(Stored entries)
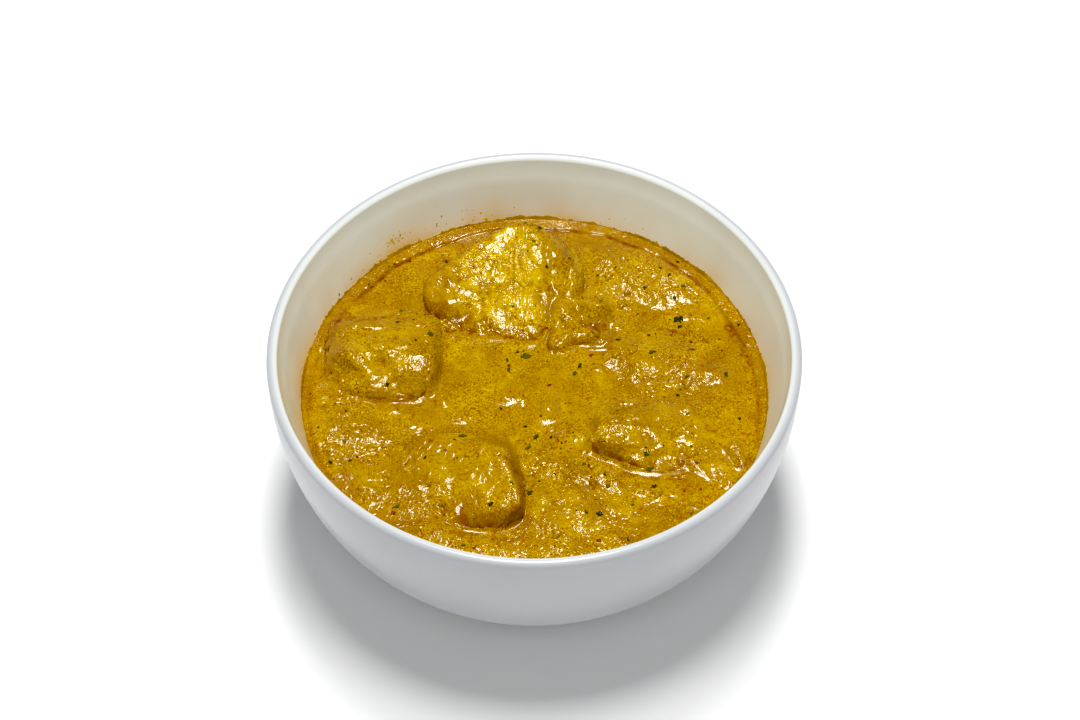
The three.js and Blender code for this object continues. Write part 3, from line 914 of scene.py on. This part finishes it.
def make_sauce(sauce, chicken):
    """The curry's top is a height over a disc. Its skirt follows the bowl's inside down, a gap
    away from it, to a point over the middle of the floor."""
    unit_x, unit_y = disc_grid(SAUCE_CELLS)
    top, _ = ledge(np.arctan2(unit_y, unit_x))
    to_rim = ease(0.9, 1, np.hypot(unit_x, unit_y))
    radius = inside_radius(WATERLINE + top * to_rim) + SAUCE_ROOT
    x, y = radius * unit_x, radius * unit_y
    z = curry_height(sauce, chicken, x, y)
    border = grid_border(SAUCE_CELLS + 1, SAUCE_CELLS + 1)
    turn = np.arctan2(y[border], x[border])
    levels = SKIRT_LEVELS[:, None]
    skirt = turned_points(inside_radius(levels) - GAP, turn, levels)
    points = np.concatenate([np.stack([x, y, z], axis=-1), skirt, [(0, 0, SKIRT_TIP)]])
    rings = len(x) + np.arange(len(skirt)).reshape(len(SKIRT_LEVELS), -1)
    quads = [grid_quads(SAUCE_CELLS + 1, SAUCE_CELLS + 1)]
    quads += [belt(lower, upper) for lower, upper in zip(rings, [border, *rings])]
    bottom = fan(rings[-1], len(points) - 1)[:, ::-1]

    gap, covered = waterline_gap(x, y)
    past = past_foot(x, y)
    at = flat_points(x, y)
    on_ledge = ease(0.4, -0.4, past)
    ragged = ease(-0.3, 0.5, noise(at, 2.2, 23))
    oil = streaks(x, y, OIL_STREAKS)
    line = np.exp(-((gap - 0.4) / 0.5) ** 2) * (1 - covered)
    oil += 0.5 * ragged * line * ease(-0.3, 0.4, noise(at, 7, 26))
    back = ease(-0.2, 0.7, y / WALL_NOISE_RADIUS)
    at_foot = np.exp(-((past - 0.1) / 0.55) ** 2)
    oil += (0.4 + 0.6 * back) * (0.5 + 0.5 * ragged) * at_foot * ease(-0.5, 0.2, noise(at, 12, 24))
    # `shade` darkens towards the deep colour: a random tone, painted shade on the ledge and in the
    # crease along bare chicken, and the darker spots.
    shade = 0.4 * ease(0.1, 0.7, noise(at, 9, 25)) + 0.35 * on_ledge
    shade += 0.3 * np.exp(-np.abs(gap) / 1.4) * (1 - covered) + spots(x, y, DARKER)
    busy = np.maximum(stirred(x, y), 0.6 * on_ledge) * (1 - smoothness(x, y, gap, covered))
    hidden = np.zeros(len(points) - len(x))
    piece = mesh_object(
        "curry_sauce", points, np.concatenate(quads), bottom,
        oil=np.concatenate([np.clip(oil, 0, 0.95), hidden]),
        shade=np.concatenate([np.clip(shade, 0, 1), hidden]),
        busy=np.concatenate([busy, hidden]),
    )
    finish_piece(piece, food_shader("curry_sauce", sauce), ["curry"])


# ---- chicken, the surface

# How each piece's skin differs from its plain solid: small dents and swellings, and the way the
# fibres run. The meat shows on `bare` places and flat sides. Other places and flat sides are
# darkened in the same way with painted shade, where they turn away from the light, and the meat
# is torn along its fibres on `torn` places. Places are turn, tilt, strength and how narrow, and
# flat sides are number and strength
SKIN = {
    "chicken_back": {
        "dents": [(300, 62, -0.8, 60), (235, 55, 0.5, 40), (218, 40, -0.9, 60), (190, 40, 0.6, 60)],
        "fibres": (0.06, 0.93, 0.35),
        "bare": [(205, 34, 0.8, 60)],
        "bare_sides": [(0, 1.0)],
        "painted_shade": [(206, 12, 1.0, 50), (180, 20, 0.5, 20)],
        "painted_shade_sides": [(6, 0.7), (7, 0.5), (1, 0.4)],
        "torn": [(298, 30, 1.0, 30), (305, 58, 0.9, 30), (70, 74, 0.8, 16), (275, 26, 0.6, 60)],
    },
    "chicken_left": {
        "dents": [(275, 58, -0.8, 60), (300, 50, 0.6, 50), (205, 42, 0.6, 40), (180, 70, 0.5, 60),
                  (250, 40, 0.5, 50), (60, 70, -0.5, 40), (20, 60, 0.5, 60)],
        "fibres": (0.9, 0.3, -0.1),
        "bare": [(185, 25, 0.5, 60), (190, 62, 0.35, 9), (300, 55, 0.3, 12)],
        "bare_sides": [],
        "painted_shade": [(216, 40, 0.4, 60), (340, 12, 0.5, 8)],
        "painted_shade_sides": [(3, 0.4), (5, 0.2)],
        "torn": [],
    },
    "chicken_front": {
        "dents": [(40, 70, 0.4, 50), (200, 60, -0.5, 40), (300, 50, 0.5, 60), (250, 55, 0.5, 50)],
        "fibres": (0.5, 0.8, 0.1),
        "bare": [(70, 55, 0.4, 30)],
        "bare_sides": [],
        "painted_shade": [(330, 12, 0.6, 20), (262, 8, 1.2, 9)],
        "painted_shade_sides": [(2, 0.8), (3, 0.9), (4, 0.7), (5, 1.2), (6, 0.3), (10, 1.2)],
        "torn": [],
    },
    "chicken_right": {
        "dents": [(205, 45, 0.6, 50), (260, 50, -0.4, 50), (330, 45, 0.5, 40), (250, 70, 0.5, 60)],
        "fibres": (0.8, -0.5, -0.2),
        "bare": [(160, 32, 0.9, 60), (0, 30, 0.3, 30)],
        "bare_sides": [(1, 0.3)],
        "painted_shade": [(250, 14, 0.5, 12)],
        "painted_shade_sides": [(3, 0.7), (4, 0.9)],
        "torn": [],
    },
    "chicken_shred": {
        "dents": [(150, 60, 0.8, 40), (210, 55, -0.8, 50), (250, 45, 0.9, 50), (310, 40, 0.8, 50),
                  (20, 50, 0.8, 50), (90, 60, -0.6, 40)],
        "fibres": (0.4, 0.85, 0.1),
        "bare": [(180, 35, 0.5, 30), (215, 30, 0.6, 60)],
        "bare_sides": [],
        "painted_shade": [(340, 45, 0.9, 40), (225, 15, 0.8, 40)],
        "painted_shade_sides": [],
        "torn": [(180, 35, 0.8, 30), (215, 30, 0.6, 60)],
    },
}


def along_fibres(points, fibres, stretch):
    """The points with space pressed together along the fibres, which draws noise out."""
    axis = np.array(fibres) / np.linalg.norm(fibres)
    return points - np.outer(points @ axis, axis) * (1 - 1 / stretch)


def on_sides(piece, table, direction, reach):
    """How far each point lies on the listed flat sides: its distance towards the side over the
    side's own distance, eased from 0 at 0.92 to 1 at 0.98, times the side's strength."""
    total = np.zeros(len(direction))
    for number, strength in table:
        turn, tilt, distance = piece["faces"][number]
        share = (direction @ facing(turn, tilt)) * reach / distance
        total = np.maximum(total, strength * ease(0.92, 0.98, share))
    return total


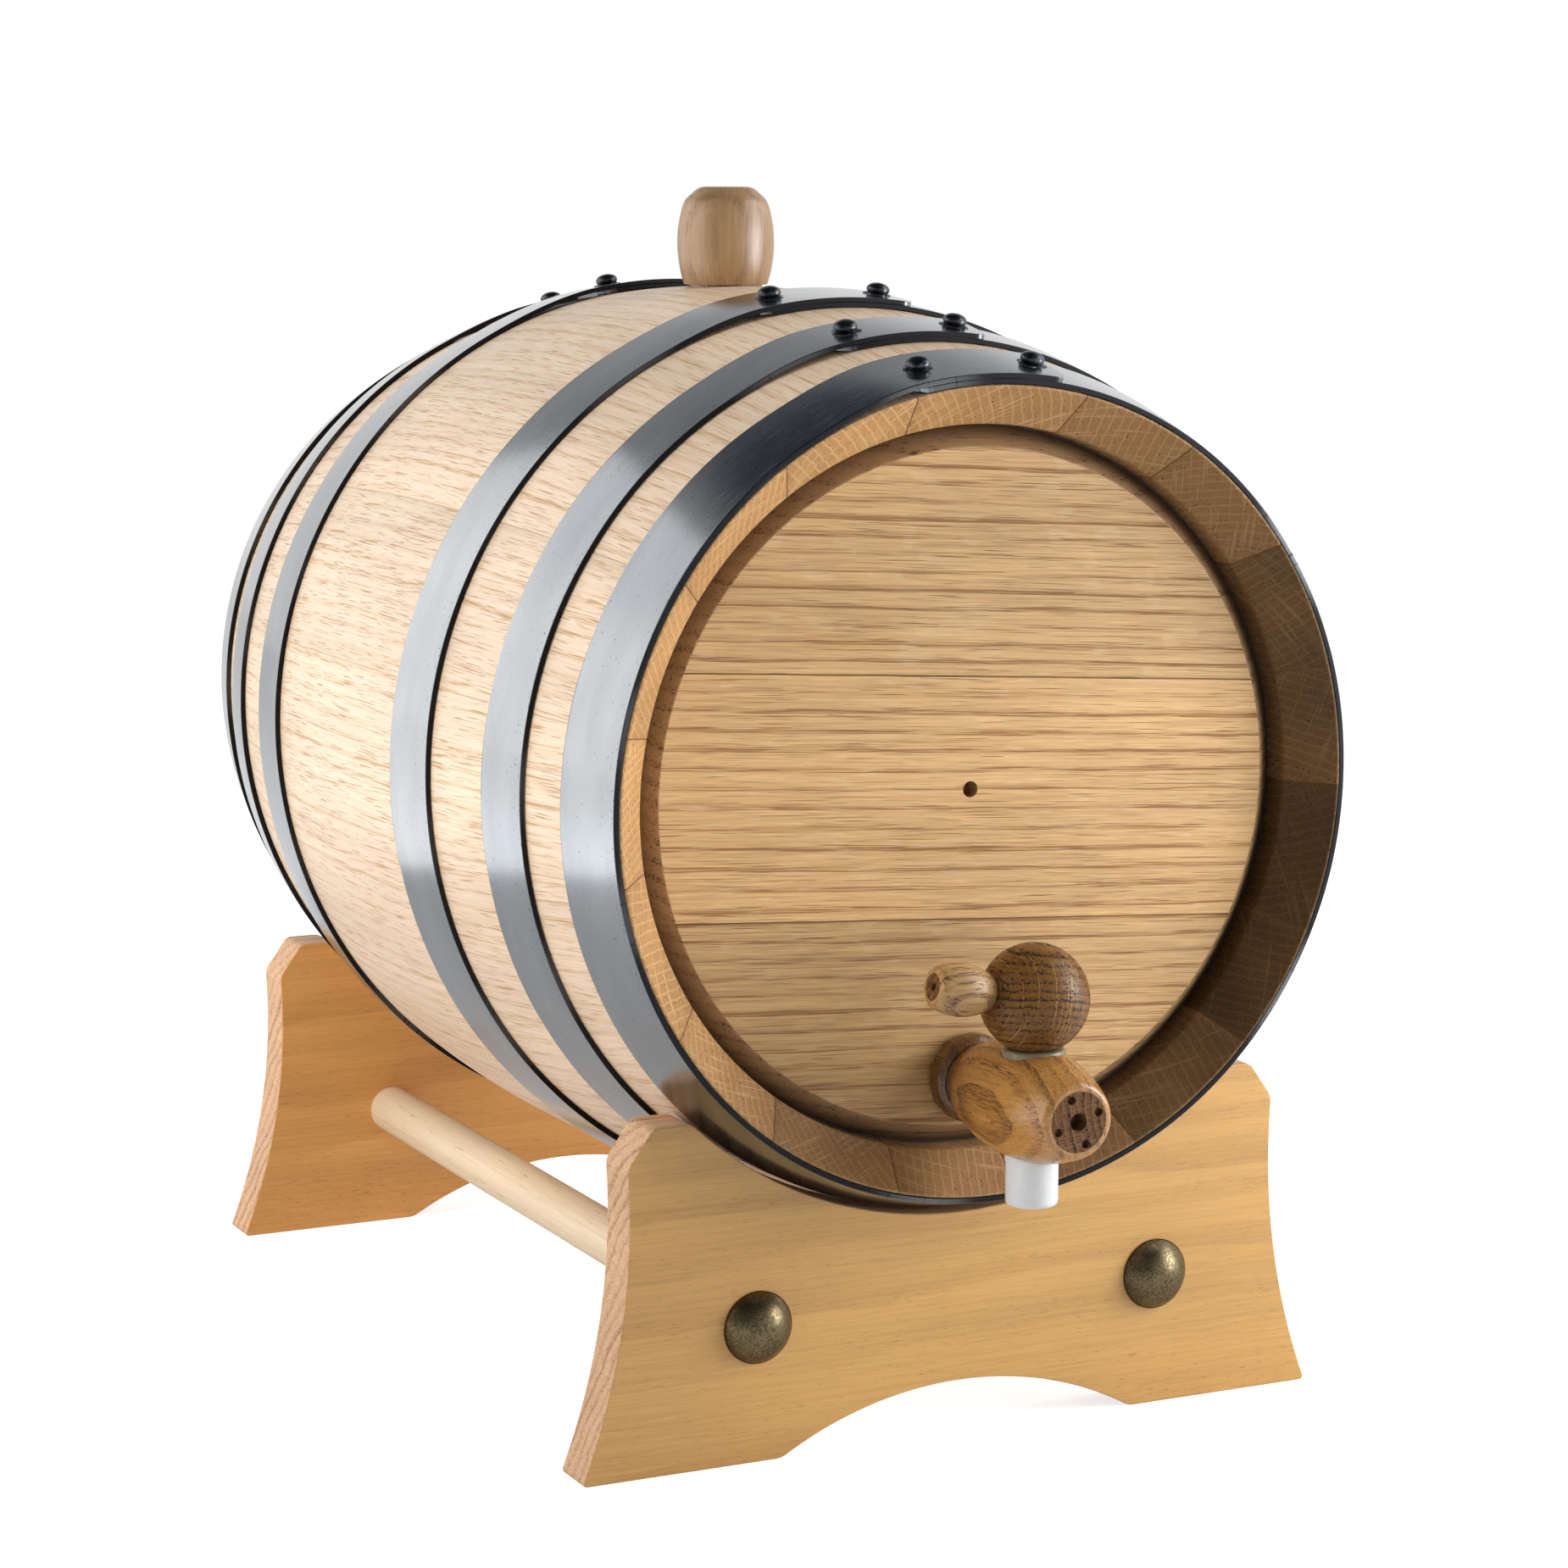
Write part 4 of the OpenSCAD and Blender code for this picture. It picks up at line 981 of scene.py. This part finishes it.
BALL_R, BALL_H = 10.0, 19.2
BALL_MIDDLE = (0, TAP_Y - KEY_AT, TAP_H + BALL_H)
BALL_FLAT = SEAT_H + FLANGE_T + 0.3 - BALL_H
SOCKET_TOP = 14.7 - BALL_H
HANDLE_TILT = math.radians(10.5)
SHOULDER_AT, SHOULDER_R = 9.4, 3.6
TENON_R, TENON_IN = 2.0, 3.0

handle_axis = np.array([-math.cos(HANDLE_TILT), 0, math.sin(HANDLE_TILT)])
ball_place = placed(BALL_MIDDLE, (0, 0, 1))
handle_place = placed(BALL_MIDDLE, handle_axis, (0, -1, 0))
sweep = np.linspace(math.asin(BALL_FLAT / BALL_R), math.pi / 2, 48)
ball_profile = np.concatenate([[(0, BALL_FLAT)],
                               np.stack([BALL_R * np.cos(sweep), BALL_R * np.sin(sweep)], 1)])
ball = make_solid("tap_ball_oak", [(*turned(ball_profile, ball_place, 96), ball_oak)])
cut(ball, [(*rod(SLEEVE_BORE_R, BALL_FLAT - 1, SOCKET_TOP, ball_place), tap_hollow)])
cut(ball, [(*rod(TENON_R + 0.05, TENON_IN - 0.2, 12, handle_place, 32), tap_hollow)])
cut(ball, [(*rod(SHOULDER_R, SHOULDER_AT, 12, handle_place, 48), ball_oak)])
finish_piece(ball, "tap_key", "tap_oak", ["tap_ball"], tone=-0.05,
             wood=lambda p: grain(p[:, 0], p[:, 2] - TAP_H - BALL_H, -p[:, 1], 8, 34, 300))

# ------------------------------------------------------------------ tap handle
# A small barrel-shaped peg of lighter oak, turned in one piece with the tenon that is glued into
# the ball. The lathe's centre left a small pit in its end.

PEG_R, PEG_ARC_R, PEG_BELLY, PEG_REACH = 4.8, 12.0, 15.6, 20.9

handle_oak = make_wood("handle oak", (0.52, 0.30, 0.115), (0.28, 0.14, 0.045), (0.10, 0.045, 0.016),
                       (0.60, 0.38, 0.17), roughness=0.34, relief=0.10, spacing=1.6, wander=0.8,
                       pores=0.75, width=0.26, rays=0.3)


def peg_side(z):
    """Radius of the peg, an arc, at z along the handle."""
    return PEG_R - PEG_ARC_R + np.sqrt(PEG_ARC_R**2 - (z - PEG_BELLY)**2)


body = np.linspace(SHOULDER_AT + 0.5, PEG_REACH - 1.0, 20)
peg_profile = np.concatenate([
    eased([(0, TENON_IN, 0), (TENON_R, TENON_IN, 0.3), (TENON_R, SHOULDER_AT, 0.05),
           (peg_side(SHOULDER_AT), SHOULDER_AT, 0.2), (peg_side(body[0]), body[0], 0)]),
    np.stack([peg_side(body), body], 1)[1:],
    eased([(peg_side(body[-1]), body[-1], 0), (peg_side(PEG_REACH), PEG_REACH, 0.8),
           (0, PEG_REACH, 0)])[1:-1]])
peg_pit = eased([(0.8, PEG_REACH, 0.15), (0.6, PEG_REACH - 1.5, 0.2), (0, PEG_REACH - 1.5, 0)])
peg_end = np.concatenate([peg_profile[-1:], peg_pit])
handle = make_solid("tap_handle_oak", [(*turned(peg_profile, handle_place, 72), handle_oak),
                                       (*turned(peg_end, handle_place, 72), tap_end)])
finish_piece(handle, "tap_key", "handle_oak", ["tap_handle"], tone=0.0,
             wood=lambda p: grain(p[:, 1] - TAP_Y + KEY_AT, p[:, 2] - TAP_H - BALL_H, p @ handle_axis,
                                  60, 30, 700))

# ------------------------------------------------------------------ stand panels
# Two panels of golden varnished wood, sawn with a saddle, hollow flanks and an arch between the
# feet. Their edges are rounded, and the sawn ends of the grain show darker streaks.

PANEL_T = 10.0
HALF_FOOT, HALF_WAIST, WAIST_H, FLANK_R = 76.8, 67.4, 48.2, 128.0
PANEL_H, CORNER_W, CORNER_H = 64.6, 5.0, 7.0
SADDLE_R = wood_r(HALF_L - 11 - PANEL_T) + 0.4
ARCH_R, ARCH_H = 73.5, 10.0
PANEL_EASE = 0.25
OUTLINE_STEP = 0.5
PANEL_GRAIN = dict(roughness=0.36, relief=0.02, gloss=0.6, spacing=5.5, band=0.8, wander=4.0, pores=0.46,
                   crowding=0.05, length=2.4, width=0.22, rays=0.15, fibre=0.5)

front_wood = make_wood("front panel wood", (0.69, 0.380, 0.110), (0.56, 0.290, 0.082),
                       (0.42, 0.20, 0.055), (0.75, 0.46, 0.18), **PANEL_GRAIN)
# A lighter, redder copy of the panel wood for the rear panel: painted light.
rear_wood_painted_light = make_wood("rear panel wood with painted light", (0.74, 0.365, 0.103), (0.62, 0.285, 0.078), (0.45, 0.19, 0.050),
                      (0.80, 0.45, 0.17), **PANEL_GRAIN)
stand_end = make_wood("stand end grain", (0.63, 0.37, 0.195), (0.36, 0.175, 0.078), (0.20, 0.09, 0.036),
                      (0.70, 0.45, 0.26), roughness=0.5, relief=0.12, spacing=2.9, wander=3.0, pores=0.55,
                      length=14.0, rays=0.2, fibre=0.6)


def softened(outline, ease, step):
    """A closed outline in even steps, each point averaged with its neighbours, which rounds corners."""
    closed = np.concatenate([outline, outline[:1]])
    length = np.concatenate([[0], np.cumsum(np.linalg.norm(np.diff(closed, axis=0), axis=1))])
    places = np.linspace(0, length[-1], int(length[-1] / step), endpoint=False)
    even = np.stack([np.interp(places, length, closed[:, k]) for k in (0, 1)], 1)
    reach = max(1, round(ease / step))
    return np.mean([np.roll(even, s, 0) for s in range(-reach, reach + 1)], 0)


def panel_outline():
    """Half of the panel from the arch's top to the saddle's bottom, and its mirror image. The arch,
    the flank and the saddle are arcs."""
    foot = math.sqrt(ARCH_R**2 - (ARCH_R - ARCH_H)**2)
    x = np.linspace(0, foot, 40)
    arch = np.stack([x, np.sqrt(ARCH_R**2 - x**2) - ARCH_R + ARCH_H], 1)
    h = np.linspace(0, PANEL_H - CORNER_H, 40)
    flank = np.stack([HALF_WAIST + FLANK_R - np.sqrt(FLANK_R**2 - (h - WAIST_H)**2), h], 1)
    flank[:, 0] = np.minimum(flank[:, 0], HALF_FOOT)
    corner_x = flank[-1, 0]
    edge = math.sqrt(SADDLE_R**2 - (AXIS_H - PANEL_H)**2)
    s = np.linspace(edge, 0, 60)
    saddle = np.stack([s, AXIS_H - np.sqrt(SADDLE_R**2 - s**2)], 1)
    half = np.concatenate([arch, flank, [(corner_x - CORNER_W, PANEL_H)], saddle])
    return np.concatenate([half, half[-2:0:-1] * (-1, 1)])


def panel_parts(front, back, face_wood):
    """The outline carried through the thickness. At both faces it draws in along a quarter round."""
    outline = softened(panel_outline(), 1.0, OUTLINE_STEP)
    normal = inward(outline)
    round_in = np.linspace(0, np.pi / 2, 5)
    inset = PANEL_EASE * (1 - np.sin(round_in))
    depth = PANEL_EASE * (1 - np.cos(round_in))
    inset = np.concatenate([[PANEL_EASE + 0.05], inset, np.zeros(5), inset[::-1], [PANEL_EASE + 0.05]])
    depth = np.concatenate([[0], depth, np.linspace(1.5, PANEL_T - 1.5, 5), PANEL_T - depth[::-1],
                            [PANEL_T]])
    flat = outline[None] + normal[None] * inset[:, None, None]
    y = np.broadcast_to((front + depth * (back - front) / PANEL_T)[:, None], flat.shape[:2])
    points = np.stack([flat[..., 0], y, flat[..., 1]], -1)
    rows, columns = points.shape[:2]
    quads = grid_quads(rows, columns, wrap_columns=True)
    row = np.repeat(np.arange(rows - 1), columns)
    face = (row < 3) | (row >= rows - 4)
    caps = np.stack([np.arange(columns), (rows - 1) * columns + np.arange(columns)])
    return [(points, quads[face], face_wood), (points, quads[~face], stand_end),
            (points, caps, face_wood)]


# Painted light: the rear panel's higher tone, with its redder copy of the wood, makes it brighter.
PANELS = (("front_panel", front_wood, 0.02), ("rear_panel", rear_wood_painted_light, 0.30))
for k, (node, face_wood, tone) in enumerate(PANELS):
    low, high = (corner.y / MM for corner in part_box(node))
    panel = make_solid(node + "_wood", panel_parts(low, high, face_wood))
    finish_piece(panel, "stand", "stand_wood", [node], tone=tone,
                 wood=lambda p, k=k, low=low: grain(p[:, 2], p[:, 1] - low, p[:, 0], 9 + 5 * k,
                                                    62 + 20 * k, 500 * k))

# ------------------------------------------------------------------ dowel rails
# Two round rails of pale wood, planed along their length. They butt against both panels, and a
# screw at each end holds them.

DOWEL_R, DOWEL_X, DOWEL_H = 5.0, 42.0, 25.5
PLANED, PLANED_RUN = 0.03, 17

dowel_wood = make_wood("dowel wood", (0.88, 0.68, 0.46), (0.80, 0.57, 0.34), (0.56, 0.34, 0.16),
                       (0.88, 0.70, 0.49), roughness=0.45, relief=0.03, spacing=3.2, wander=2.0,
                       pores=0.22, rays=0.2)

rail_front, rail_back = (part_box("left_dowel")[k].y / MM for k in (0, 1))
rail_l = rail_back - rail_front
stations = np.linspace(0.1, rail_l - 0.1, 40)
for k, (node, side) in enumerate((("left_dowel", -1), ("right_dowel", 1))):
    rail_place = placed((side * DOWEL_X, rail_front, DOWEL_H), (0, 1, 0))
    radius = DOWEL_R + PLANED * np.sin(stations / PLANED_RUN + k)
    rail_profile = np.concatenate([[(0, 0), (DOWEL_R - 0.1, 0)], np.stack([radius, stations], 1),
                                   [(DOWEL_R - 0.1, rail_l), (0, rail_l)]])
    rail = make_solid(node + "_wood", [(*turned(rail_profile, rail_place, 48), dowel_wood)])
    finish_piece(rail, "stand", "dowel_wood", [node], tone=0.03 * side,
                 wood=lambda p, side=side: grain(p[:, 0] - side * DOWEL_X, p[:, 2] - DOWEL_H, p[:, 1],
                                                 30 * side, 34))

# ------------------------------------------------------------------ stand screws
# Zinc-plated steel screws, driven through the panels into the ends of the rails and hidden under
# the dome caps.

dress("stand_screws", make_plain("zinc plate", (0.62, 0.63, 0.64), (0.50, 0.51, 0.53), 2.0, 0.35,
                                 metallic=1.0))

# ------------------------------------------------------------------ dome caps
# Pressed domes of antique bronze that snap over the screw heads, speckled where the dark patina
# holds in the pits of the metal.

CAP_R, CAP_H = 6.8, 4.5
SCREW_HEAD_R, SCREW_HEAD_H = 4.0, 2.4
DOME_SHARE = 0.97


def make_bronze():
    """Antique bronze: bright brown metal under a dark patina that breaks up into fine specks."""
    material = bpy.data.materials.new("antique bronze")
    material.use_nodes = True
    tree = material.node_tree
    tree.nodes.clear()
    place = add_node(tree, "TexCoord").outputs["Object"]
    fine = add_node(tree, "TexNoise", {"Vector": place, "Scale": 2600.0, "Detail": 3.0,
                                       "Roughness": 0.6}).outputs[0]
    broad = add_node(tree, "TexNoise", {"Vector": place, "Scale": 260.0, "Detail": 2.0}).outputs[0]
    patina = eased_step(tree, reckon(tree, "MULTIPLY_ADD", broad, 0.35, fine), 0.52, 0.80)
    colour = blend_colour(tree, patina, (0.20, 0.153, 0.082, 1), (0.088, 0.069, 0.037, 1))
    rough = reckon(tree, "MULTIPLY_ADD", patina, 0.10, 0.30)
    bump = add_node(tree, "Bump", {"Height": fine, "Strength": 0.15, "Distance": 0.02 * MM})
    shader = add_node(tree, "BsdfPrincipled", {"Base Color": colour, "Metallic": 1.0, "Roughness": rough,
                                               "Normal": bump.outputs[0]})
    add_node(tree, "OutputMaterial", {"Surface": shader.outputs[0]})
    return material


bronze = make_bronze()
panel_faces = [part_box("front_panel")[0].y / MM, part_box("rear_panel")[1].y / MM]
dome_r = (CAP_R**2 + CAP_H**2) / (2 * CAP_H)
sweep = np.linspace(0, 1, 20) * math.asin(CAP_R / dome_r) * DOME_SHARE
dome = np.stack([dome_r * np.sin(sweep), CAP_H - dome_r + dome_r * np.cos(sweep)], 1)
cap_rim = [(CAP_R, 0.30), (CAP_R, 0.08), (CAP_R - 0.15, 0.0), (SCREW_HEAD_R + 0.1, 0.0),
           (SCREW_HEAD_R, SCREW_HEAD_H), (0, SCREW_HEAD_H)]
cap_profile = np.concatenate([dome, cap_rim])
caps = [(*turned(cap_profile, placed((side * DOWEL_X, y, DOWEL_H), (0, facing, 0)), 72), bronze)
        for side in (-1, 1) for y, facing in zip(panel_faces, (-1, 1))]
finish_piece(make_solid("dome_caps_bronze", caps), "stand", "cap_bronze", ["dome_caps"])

Challenge » Reproduce, please, the lines of the material from its first line down to the line containing "bottom = fan(rings[-1], len(points)", keeping both ends and nothing beyond them.

Answer in full »
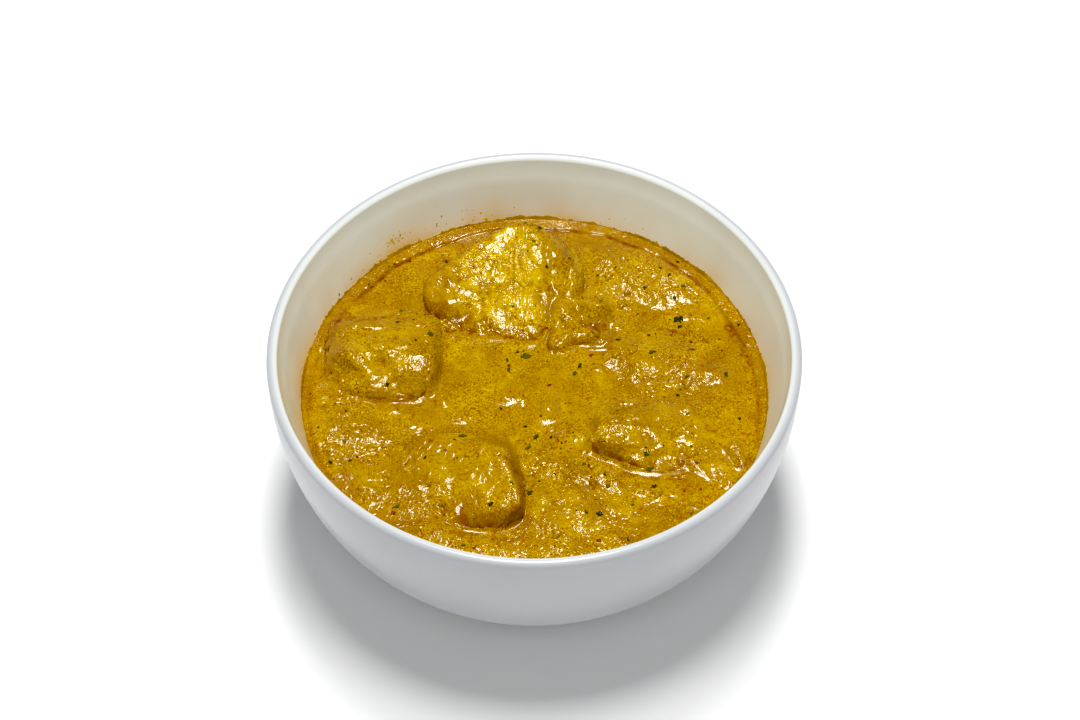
The three.js and Blender code for this object continues. Write part 3, from line 914 of scene.py on. This part finishes it.
def make_sauce(sauce, chicken):
    """The curry's top is a height over a disc. Its skirt follows the bowl's inside down, a gap
    away from it, to a point over the middle of the floor."""
    unit_x, unit_y = disc_grid(SAUCE_CELLS)
    top, _ = ledge(np.arctan2(unit_y, unit_x))
    to_rim = ease(0.9, 1, np.hypot(unit_x, unit_y))
    radius = inside_radius(WATERLINE + top * to_rim) + SAUCE_ROOT
    x, y = radius * unit_x, radius * unit_y
    z = curry_height(sauce, chicken, x, y)
    border = grid_border(SAUCE_CELLS + 1, SAUCE_CELLS + 1)
    turn = np.arctan2(y[border], x[border])
    levels = SKIRT_LEVELS[:, None]
    skirt = turned_points(inside_radius(levels) - GAP, turn, levels)
    points = np.concatenate([np.stack([x, y, z], axis=-1), skirt, [(0, 0, SKIRT_TIP)]])
    rings = len(x) + np.arange(len(skirt)).reshape(len(SKIRT_LEVELS), -1)
    quads = [grid_quads(SAUCE_CELLS + 1, SAUCE_CELLS + 1)]
    quads += [belt(lower, upper) for lower, upper in zip(rings, [border, *rings])]
    bottom = fan(rings[-1], len(points) - 1)[:, ::-1]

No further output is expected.